Según sus propios conceptos, el presidente Zedillo no desea asumir el liderazgo de la transición. Sin escatimar el mérito por la reforma de las leyes y costumbres electorales, su papel histórico será el de operador del rescate del sistema financiero. Es decir, reparar (y en cierta forma encubrir) la desastrosa gestión de Carlos Salinas, quien lo designó en condiciones trágicas. Este desplazamiento del énfasis hacia una cuestión tan específica pone en riesgo la legitimidad de Zedillo. La crisis mundial y los errores acumulados van a disminuir cada día más oportunidades del rescate.
Sabíamos, y él lo había reconocido con honestidad, que la elección de Zedillo en 1994 había sido legal, pero injusta. Hoy, que tenemos más información, empezamos a preocuparnos por el origen del dinero que lo llevó al poder. Hay indicios de que millones de dólares pudieron venir de fraudes bancarios ``absorbidos'' después por el Fobaproa. Esto, además de debilitar retroactivamente la imagen del Presidente induce a una severa preocupación. Los hombres de negocios dan (en todas partes) dinero para quedar bien con los políticos. Aun en los países democráticos las elecciones fueron financiadas en gran medida por los más ricos. Estas cosas se han corregido allá, transparentando el origen y el uso de esos recursos. Pero en México las cosas son peores. Los magnates han apostado siempre a favor de la permanencia indefinida del PRI en el poder. En México no existe un sistema de rendición de cuentas. Desde la época colonial los gobernantes han utilizado los recursos públicos como han querido. El mayor cómplice es la debilidad de la ley.

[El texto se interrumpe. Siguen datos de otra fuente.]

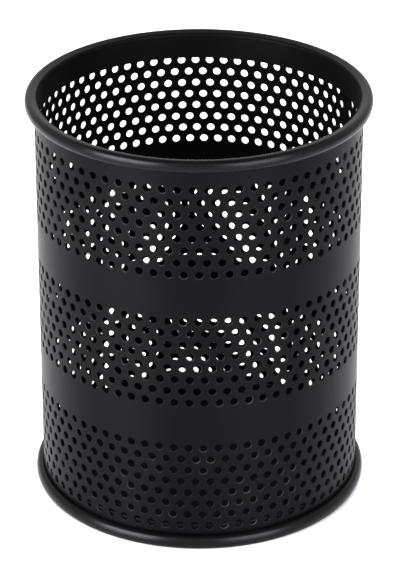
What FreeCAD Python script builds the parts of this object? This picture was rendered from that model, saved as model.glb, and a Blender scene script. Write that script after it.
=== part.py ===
"""Pen holder cup in perforated sheet steel.

A tube of thin sheet, pierced by three bands of small holes, stands between two
rolled rings.  Each ring has a bead outside the tube and a leg inside it, so the
edge of the sheet sits in a channel.  A dished pan inside the foot ring is the
floor.  The tube is drawn in three courses, one to each band of holes, that meet in
the plain bands.  Origin: centre of the foot, on the table.  +Z up.  -Y is the front.
"""
import FreeCAD, Part
import Sketcher
import math
import os

SIZES = [
    # sheet and tube
    ("wall_diameter", 77.7, "outside diameter of the tube"),
    ("gauge", 0.5, "thickness of the tube and of both rings"),
    ("wall_bottom", 1.6, "lower edge of the tube, inside the foot ring's channel"),
    ("lower_course_top", 33.0, "height at which the tube's lower course ends, in a plain band"),
    ("middle_course_top", 66.4, "height at which its middle course ends, in the other plain band"),
    ("wall_top", 99.7, "upper edge of the tube, inside the rim's channel"),
    # rim
    ("overall_height", 101.5, "table to the top of the rim"),
    ("rim_bead", 3.08, "outside diameter of the rim's bead"),
    ("rim_leg_bottom", 94.5, "lower edge of the rim's inner leg"),
    # foot ring
    ("foot_bead", 2.8, "width of the foot ring's bead, from its inner to its outer side"),
    ("foot_side", 0.8, "height of the upright part of the bead's outer side"),
    ("foot_flat", 1.0, "width of the flat that the cup stands on"),
    ("foot_leg_top", 5.8, "upper edge of the foot ring's inner leg"),
    # floor pan
    ("pan_gauge", 0.6, "thickness of the floor pan"),
    ("pan_height", 0.8, "table to the underside of the floor pan"),
    ("pan_edge_top", 5.2, "top of the pan's turned-up edge"),
    ("pan_corner", 1.6, "outside radius of the pan's bend"),
    # seam of the rolled sheet
    ("seam_azimuth", 21.8, "direction of the seam, degrees from +X towards +Y"),
    ("seam_width", 1.0, "width of the pressed weld along the seam"),
    ("seam_rise", 0.25, "how far the weld stands proud inside the tube"),
    ("seam_bottom", 6.2, "lower end of the proud weld, above the foot ring's leg"),
    ("seam_top", 93.9, "upper end of the proud weld, below the rim's leg"),
    ("seam_groove", 0.24, "width of the fine groove left outside along the seam"),
    ("seam_groove_depth", 0.15, "depth of that groove"),
    # perforation
    ("hole_diameter", 1.9, "diameter of each hole"),
    ("columns_per_turn", 69.28, "hole pitches in one turn of the tube"),
    ("row_pitch", 3.0175, "height between neighbouring rows"),
    ("top_row_height", 93.31, "height of the highest row, measured at the front"),
    ("rows_per_band", 8, "rows in a band"),
    ("rows_left_out", 3, "rows left out between two bands"),
    ("first_column", -46, "first whole column, counted from the front"),
    ("last_column", 21, "last whole column, counted from the front"),
    ("column_start", -0.405, "where column 0 of the top row lies, in pitches from the front"),
    ("column_drift", -0.01444, "sideways step from row to row, in pitches"),
    ("row_climb", -0.9012, "rise of a row over one whole turn of the sheet"),
]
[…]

En el verano de 1994 yo era consejero ciudadano del IFE. Los consejeros nombrados apenas una semanas antes de aquellas elecciones conflictivas, sabíamos que uno de los puntos más delicados eran las condiciones inequitativas de la campaña presidencial en curso. El régimen legal no nos daba ninguna arma para poder atajar los abusos. Cuando se negoció la ``reforma de último minuto'', ni el gobierno ni su partido aceptaron establecer control de gastos de campaña y de aportaciones. Los avances se redujeron a que los votos contaran y se contaran. ¡Lo que era mucho para la sucia historia electoral del país!
Después de las elecciones, los consejeros (precaria mayoría en el Consejo General) emitimos un informe crítico de las condiciones de inequidad que fue arrastrado en un aluvión documental. No se le hizo caso. El tema pareció superado probablemente para siempre si no hubiera cambiado la visión que teníamos sobre el pasado. Hoy somos conscientes de la vinculación de los grandes fraudes del sexenio salinista con los gastos de campaña. La opinión pública irritada no puede ya tolerar estas revelaciones. Si el presidente Zedillo hubiera ido a una reforma política de fondo en 1995 la oposición muy probablemente le habría aceptado un pacto de reconciliación nacional y amnistía, que podría haber incluido el ``rescate bancario''.
Pero es más preocupante el futuro electoral del país que el pasado. Si bien ha mejorado mucho la normatividad legal del IFE, las lagunas subsisten. Pudieran dar lugar a nuevos abusos en las elecciones presidenciales del 2000. La vigilancia sobre los recursos que emplean los partidos políticos deberán establecerse desde ahora y no el año de la elección. Es una ingenuidad perniciosa pensar que las campañas se van a ganar en el año 2000. Las campañas están ya en marcha y el gobierno y los grupos de interés están invirtiendo inmensas cantidades de dinero para inducir el triunfo del PRI. Ríos de dinero van a los medios para desprestigiar a los opositores. Las campañas y precampañas en los estados están costando tanto o más que las elecciones nacionales en Inglaterra o en España. Si esto sigue, la oposición se puede quedar sin oportunidad.
Las elecciones de 1994 no pueden ser invalidadas, es cierto, pero hay que continuar la investigación. ¿Por qué no publica el IFE las listas de donantes que presentó el PRI voluntariamente en 1994 y se cotejan con los protegidos del Fobaproa? Es muy importante rectificar desde ahora las reglas para la utilización del dinero público y privado para que las elecciones mexicanas sean no sólo legales sino justas, es decir, democráticas.